Aclaremos desde el principio que el delirio de pequeñez no es una patología descripta en los manuales de psiquiatría, sino una pequeña chanza —un invento— que hacemos desde el Ministerio de Turismo Interior y para intentar explicarlo vamos a contraponerlo con el delirio de grandeza. Como su nombre lo indica, el delirio de grandeza es la percepción exagerada que un sujeto puede tener de sí mismo, sintiéndose especial y superior con respecto a los demás hasta un punto delirante, fuera de la realidad. Ahora bien, el delirio de pequeñez es justo lo opuesto, es percibirse siempre en inferioridad y desventaja, en todo un bicho raro que no logra sentir y comportarse como el promedio de la “gente normal”.
La idea de este texto nace de haber escuchado en mi consulta —no pocas veces— a personas que pueden pasarse horas hablando de manera enfática mal de sí mismas: ser el peor de la clase, el que tiene menos habilidades entre los amigos, el que siempre se equivoca y tarda más en aprender; donde lo bello, lo cool, lo admirable son atributos exclusivos del otro. No podríamos decir que se trata de un delirio —porque no es para tanto—, pero sí producto de una autoestima empobrecida. En ocasiones la vida nos pone contra las cuerdas y sufrimos una serie de percances no muy alegres, no se lo puede negar, pero llegar a sentirse el más desgraciado en todo momento, es otra cosa. Podríamos hablar aquí de depresión, sin embargo, me gustaría que nos quedemos más del lado lúdico del tema que entrar en descripciones sobre trastornos y demás yerbas. Obvio que si uno se siente deprimido estará bien que busque ayuda.
Bien, tanto el delirio de grandeza como el de pequeñez comparten la característica de ser sistemáticamente autorreferenciales. Es decir, cada suceso del entorno se referirá a nosotros ya sea para bien o para mal. Para el megalómano, el que padece o disfruta de grandeza, estos sucesos vienen a confirmar su superioridad y trascendencia; y para el que se siente insignificante será también una confirmación de lo poco que vale respecto a otros. Y aquí radica el problema: sentirse el mejor o peor de todos, pero nunca uno más del montón, un igual.
No hace falta desplegar aquí un tratado de filosofía o de psicología profunda para comprender que es imposible ser el centro de atención del universo de forma continua.
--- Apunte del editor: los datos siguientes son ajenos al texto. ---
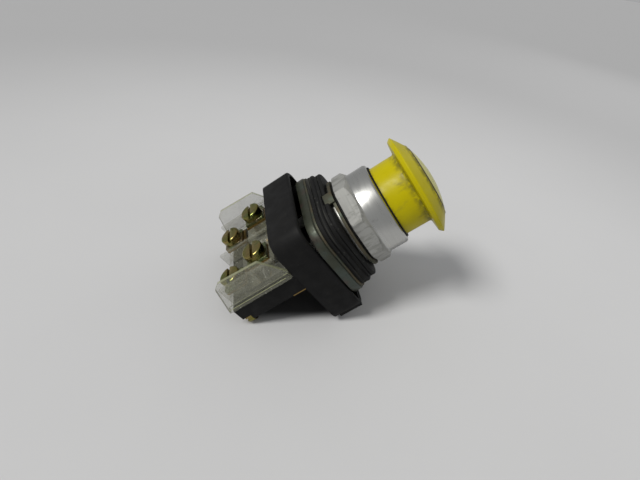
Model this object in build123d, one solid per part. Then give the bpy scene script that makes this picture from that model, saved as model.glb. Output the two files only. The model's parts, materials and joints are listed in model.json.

Y a esto hay que entenderlo y no olvidarlo: las personas siempre estarán más preocupadas de sí mismas que por los demás —atareadas con su yo, con su deseo y el modo de procurarse satisfacciones—; por lo tanto, lo que pueda pasarnos, según el punto de vista de ellos, quedará relegado a un segundo plano.
También es cierto que de una forma u otra todos nos sentimos raros cada tanto —como sapos de otro pozo o Gregorio Samsa de Kafka—, ya que la vida es y será un incesante conflicto con el entorno, donde con cierta frecuencia suceden hechos que nos importunan y nos frustran, pero que al fin y al cabo debemos intentar cambiar o aceptar. En cada individuo existe una comparación constante entre la realidad exterior y el yo interior, y estas dos dimensiones parecen excluirse: el mundo y yo, la gente y yo, mi familia y yo, mi pareja y yo. ¿Se entiende? Es ineludible la categoría de pensamiento binaria: adentro/afuera. Abusar de estas comparaciones puede hacernos sentir más solos de lo que realmente estamos.
Existe, sin embargo, una tercera posición que es muy importante: nosotros. El otro y yo aparecemos en el mismo bando, pertenecemos al mismo grupo y somos de similar categoría (no habría un mejor o un peor). El amor, cosa que tan bien nos hace —y no solo el amor romántico, sino fraternal—, se construye con el otro, entre dos o más mortales en condiciones equivalentes ante la vida.
Suele afirmarse que cuando el agua no corre, se enturbia y se pudre. Pasa lo mismo con lo que pensamos y sentimos, sin la palabra —que es el puente hacia el otro— tendremos mayor probabilidad de equivocarnos y de enfermarnos, ya que sin la comunicación se pierde el punto de referencia sobre un sinnúmero de cuestiones vitales. Aunque suene trillado y hippie, los Beatles tenían razón: All you need is love. Y es entonces cuando el pequeño o la pequeña comienzan a crecer.